Today, Lambda Legal and the Black AIDS Institute (BAI) launched CUT THE STIGMA, a joint public education campaign focused on Black communities developed to dispel misconceptions surrounding the transmission of HIV and reduce HIV stigma and its resulting discrimination.
The campaign was developed in conjunction with a complaint filed in United States District Court by Lambda Legal on behalf of Nikko Briteramos against the owner of a Los Angeles barbershop who refused to cut Briteramos’s hair because he is living with HIV.
“My experience at the Leimert Park barbershop was not the first I have had with HIV discrimination. Today, I am speaking out because I would like it to be my last,” said Nikko Briteramos, 34, who has been living with HIV since he was 19. “I want everyone to hear my story so they can better understand how harmful these moments of discrimination can be to those living daily with HIV. The stigma is a result of misconceptions and it needs to end.”

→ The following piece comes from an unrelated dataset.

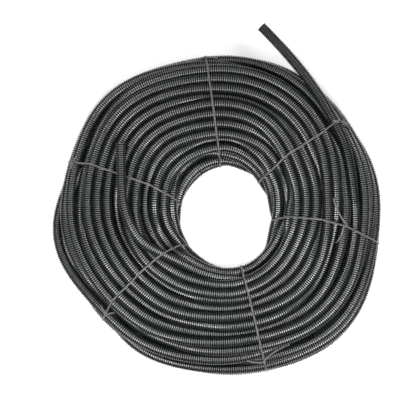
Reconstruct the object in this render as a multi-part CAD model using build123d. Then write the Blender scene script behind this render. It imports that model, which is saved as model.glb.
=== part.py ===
"""A coil of black corrugated electrical conduit, held by six plastic ties.

The conduit is one long piece. Its turns lie packed in rows round an open middle and are turned here
as one solid, whose faces show every turn of its outer layer. Two ends leave the coil: the outer end
runs off past the rim, and the inner end lies over the top turns. Each end is a thin wall pressed into
waves near its mouth. Each tie is one strap round the section of the coil, with its knot and two tails.

Frame: +Z up, origin on the axis of the coil at floor level, +Y the way the outer end's mouth points.
"""

import math
import os

from build123d import *

# Conduit, in millimetres. The outer diameter is over the crests, the bore is inside the roots.
conduit_od = 16.0
conduit_bore = 10.7
wall = 0.45
wave_pitch = 3.3
crest_width = 1.7
root_width = 0.8
waves_at_mouth = 3

# Coil: the radius of its open middle, and how many turns lie in each row from the floor up. A turn in the
# outer layer is a ridge, with a flat crest in the top row, between two grooves whose bottoms stand this
# far outside the line of the turns' centres.
middle_radius = 71.0
turns_in_row = (9, 10, 11, 10, 9)
half_crest = 3.0
groove_bottom = 3.0

# Ties.
tie_width = 2.8
tie_thickness = 1.2
tie_gap = 0.3
knot_length = 6.4
knot_width = 5.2
knot_height = 3.6
knot_chamfer = 1.1
tail_thickness = 1.0
tail_point = 5.0
tail_lift_angle = 3.0

# Outer end: where its mouth stands beyond the rim of the coil, how far along +Y, how far it rises out of
# the top row, and where it passes under its tie, in conduit widths from the open middle.
outer_mouth_beyond_rim = 2.5
outer_mouth_reach = 162.6
outer_bend_reach = 78.0
outer_end_rise = 1.6
outer_end_at_tie = 9.75
tie_over_outer_end = -8.0

conduit_radius = conduit_od / 2
root_radius = conduit_bore / 2 + wall
row_rise = conduit_od * math.sqrt(3) / 2
widest_row = max(turns_in_row)
rim_radius = middle_radius + widest_row * conduit_od
lowest_row = tie_thickness + tie_gap + conduit_radius
top_row = lowest_row + row_rise * (len(turns_in_row) - 1)
top_of_turns = top_row + conduit_radius
straight_at_mouth = waves_at_mouth * wave_pitch
above_a_tie = conduit_od + tie_thickness + 2 * tie_gap
outer_end_height = top_row + outer_end_rise

# The angle round the coil of each tie, the place of its knot and its tails. A knot on the top face
# gives its radius in conduit widths from the middle, and a knot on the slope of the rim how many widths
# it lies above the widest row. A tail has its length and its angle from the way that the strap runs.
ties = {
    "tie_north": dict(angle=46.0, rim_knot=0.85, tails=[(30.0, 78.0), (24.0, -84.0)]),
    "tie_outer_end": dict(
        angle=tie_over_outer_end, top_knot=7.9, tails=[(13.0, 128.0), (9.0, -118.0)], over_outer_end=True
    ),
    "tie_east": dict(angle=-49.0, top_knot=7.6, tails=[(46.0, 118.0), (29.0, -113.0)]),
    "tie_south": dict(angle=-112.0, top_knot=9.0, tails=[(46.0, 102.0), (27.0, -115.0)]),
    "tie_west": dict(angle=178.0, top_knot=9.2, tails=[(15.0, 140.0), (11.0, -95.0)]),
    "tie_inner_end": dict(angle=118.0, rim_knot=1.4, tails=[(12.0, 95.0), (10.0, -80.0)]),
}


def turn_centre(row, turn):
    """The radius and height of the middle of one turn of the coil."""
    inset = (widest_row - turns_in_row[row]) / 2
    radius = middle_radius + conduit_radius + conduit_od * (inset + turn)
    return radius, lowest_row + row_rise * row


def outer_layer():
    """The centres of the turns that show, in order: along the floor, up the rim, inwards and down."""
    rows = range(1, len(turns_in_row) - 1)
    floor = [turn_centre(0, turn) for turn in range(turns_in_row[0])]
    rim = [turn_centre(row, turns_in_row[row] - 1) for row in rows]
    top = [turn_centre(rows.stop, turn) for turn in reversed(range(turns_in_row[-1]))]
    middle = [turn_centre(row, 0) for row in reversed(rows)]
    return [Vector(*centre) for centre in floor + rim + top + middle]


def coil_outline():
    """The outline of the section of the coil: the crest of each turn of the outer layer, and the grooves."""
    layer = outer_layer()
    outline = []
    for before, turn, after in zip(layer[-1:] + layer, layer, layer[1:] + layer[:1]):
        arriving = (turn - before).normalized()
        leaving = (after - turn).normalized()
        at_a_corner = arriving.get_angle(leaving) > 1
        for along in [arriving, leaving] if at_a_corner else [leaving]:
            crest = turn + along.rotate(Axis.Z, -90) * conduit_radius
            in_the_top_row = turn.Y > top_row - row_rise / 2
            outline += [crest - along * half_crest, crest + along * half_crest] if in_the_top_row else [crest]
        outline.append((turn + after) * 0.5 + leaving.rotate(Axis.Z, -90) * groove_bottom)
    return Polygon(*outline, align=None)


def polar(widths_from_middle, angle, height):
    """A point at an angle round the coil, its radius counted in conduit widths from the open middle."""
    radius = middle_radius + widths_from_middle * conduit_od
    turn = math.radians(angle)
    return Vector(radius * math.cos(turn), radius * math.sin(turn), height)


def outer_end_route():
    """From inside the top row, out under its tie, and off the rim to a mouth that points along +Y."""
    beside = rim_radius + outer_mouth_beyond_rim
    return [
        polar(9.25, -40.0, top_row - 0.55 * conduit_od),
        polar(9.47, -22.0, top_row - 0.15 * conduit_od),
        polar(outer_end_at_tie, tie_over_outer_end, outer_end_height),
        Vector(beside, outer_bend_reach, outer_end_height),
        Vector(beside, outer_mouth_reach, outer_end_height),
    ]


def inner_end_route():
    """From inside the top row, up over the turns, and across the tie that it lies on."""
    on_the_tie = top_row + above_a_tie
    return [
        polar(2.19, 176.0, top_row - 0.5 * conduit_od),
        polar(2.65, 164.0, top_row - 0.14 * conduit_od),
        polar(3.32, 152.4, top_row + 0.5 * conduit_od),
        polar(4.15, 137.3, on_the_tie),
        polar(5.01, 121.1, on_the_tie),
        polar(7.03, 99.0, on_the_tie),
    ]


def bend_radii(points):
    """The radius of the arc at each corner of a route, as large as the shorter of its two runs allows."""
    radii = []
    for before, corner, after in zip(points, points[1:], points[2:]):
        run_in = corner - before
        run_out = after - corner
        turn = math.radians(run_in.get_angle(run_out))
        radii.append(0.45 * min(run_in.length, run_out.length) / math.tan(turn / 2))
    return radii


def rounded_route(points):
    """The route's runs joined by arcs."""
    return FilletPolyline(*points, radius=bend_radii(points))


def mouth_plane(points):
    """The plane of a mouth, with its normal pointing out of the conduit."""
    return Plane(origin=points[-1], z_dir=points[-1] - points[-2])


def grooves_between_crests():
    """The rings cut from the outside of a wall. The mouth is cut across the middle of a root."""
    flank = (wave_pitch - crest_width - root_width) / 2
    outside = conduit_radius + wall
    rings = Sketch()
    for wave in range(waves_at_mouth + 1):
        middle = -wave * wave_pitch
        groove = Polygon(
            (root_radius, middle - root_width / 2),
            (root_radius, middle + root_width / 2),
            (conduit_radius, middle + root_width / 2 + flank),
            (outside, middle + root_width / 2 + flank),
            (outside, middle - root_width / 2 - flank),
            (conduit_radius, middle - root_width / 2 - flank),
            align=None,
        )
        rings += Plane.XZ * groove
    return revolve(rings, axis=Axis.Z)


def space_inside():
    """The hollow of a wall: the bore, opened out under each crest so that the wall is one thickness."""
    bore_radius = conduit_bore / 2
    outline = [(0, 0), (bore_radius, 0)]
    for wave in range(waves_at_mouth):
        crest = -(wave + 0.5) * wave_pitch
        outline += [
            (bore_radius, crest + wave_pitch / 2 - wall),
            (conduit_radius - wall, crest),
            (bore_radius, crest - wave_pitch / 2 + wall),
        ]
    outline += [(bore_radius, -straight_at_mouth), (0, -straight_at_mouth)]
    return revolve(Plane.XZ * Polygon(*outline, align=None), axis=Axis.Z)


def free_end(points):
    """One end of the conduit along its route, waved and hollow at its mouth."""
    route = rounded_route(points)
    start = Plane(origin=route @ 0, z_dir=route % 0)
    tube = sweep(start * Circle(conduit_radius), path=route)
    mouth = mouth_plane(points)
    return tube - mouth.location * grooves_between_crests() - mouth.location * space_inside()


def coiled_turns():
    """All the turns as one turned solid round the open middle."""
    return revolve(Plane.XZ * coil_outline(), axis=Axis.Z)


def conduit():
    """The whole conduit: its turns and both free ends."""
    return coiled_turns() + free_end(outer_end_route()) + free_end(inner_end_route())


def strap_outline(clearance, over_outer_end):
    """The line that a tight strap takes round the section, at a clearance from the turns."""
    held = coil_outline()
    if over_outer_end:
        crossing = middle_radius + outer_end_at_tie * conduit_od
        held += Pos(crossing, outer_end_height) * Circle(conduit_radius)
    return offset(make_hull(held.edges()), clearance, kind=Kind.INTERSECTION)


def knot_place(top_knot, rim_knot):
    """The plane that a knot stands on, with X along the strap and away from the open middle."""
    if top_knot is not None:
        foot = Vector(middle_radius + top_knot * conduit_od, 0, top_of_turns + tie_gap)
        return Plane(origin=foot, x_dir=(1, 0, 0), z_dir=(0, 0, 1))
    down_the_rim = Vector(conduit_radius, 0, -row_rise).normalized()
    out_of_the_rim = Vector(row_rise, 0, conduit_radius).normalized()
    widest_height = lowest_row + row_rise * turns_in_row.index(widest_row)
    widest_turn = Vector(rim_radius - conduit_radius, 0, widest_height)
    foot = widest_turn - down_the_rim * rim_knot * conduit_od + out_of_the_rim * (conduit_radius + tie_gap)
    return Plane(origin=foot, x_dir=down_the_rim, z_dir=out_of_the_rim)


def knot_with_tails(tails):
    """A knot that stands on the strap's plane, strap along X, with its tails lying beside it."""
    block = Box(knot_length, knot_width, knot_height, align=(Align.CENTER, Align.CENTER, Align.MIN))
    knot = chamfer(block.edges(), knot_chamfer)
    half = tie_width / 2
    for length, angle in tails:
        shoulder = length - tail_point
        strip = Polygon((0, -half), (shoulder, -half), (length, 0), (shoulder, half), (0, half), align=None)
        lifted = Rot(0, -tail_lift_angle, 0) * extrude(strip, tail_thickness)
        knot += Pos(0, 0, tie_thickness / 2) * Rot(0, 0, angle) * lifted
    return knot


def tie(angle, tails, top_knot=None, rim_knot=None, over_outer_end=False):
    """One strap round the section at an angle round the coil, with its knot."""
    outside = strap_outline(tie_gap + tie_thickness, over_outer_end)
    inside = strap_outline(tie_gap, over_outer_end)
    strap = extrude(Plane.XZ * (outside - inside), tie_width / 2, both=True)
    return Rot(0, 0, angle) * (strap + knot_place(top_knot, rim_knot).location * knot_with_tails(tails))


def main():
    for name, points in (("outer end", outer_end_route()), ("inner end", inner_end_route())):
        radii = ", ".join(f"{radius:.0f}" for radius in bend_radii(points))
        print(f"{name}: {rounded_route(points).length:.0f} mm long, bends of radius {radii} mm")
    os.makedirs("parts", exist_ok=True)
    export_step(conduit(), "parts/conduit.step")
    for name, facts in ties.items():
        export_step(tie(**facts), f"parts/{name}.step")


main()
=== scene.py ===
"""A coil of black corrugated conduit with six twisted plastic ties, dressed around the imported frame.

The frame stands on the floor at z = 0 with the coil's axis on z. Angles run round that axis from +x, and the
photograph looks straight down with the angle UP_ANGLE at its top. Lengths in the layout are millimetres, and
every mesh is written in metres.
"""

import math

import bpy
import numpy as np
from mathutils import Matrix, Vector


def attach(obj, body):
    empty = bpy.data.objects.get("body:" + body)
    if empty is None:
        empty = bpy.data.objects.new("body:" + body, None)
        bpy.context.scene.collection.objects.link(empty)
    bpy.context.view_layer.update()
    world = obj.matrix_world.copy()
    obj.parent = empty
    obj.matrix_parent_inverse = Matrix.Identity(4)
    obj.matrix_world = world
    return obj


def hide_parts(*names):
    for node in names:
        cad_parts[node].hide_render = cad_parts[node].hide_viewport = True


MM = 0.001

# Conduit, as in the part's source.
OD = 16.0
CREST = OD / 2
ROOT = 5.8
BORE = 5.35
WALL = 0.45
WAVE = 3.3
FLAT = 1.7
LINED_WAVES = 14
SIDES = {"mouth": 24, "shown": 16, "under": 10}
FLOOR_TO_TURN = 9.5
ROW_RISE = OD * math.sqrt(3) / 2
TOP_ROW = FLOOR_TO_TURN + 4 * ROW_RISE
MIDDLE_RADIUS = 71.0

# The coil's loose shape: the mean radius of its open middle and of its rim, each with how far it swells
# (millimetres) and towards which angle, for two, three, ... lobes. The first pair shifts the whole circle.
HOLE_RADIUS = 72.5
HOLE_LOBES = ((11.3, -58.0), (3.6, 104.0), (1.8, 72.0))
RIM_RADIUS = 252.6
RIM_LOBES = (
    (2.8, -94.0), (5.5, -152.0), (3.5, 76.0), (1.9, 1.0), (1.6, -6.0), (3.3, 162.0), (1.1, -117.0), (1.3, 60.0),
)
MEAN_HEIGHT = 71.4
SQUARENESS = 2.8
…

“The facts of this case, as well as the legal claims, are pretty straight-forward: the owner of King of Kuts in Leimert Park refused to cut Nikko’s hair because he is living with HIV, in clear violation of the federal Americans with Disabilities Act (ADA) as well as the California Unruh Civil Rights Act,” said Scott Schoettes, Counsel and HIV Project Director at Lambda Legal.
“While we work within the legal system to remedy the dignitary harms Nikko suffered as a result of this discriminatory encounter, we are also partnering with Black AIDS Institute to engage with Black communities nationally to do some critically important public education to prevent such discrimination from happening in the first place.”
“It was important for BAI to get involved in Nikko’s case because there's no way to end the AIDS epidemic if we're not fighting bigotry, discrimination, and bias,” said Phill Wilson, CEO and Founder of the Black AIDS Institute (BAI).
“In addition, as a Black organization, we have to be ever vigilant in confronting injustice. It is a part of our survival. We fight those injustices to survive—and this is a case about injustice. It's about bias. It's about bigotry. It's about discrimination. We have an obligation to be at the forefront of that effort; that’s essential.”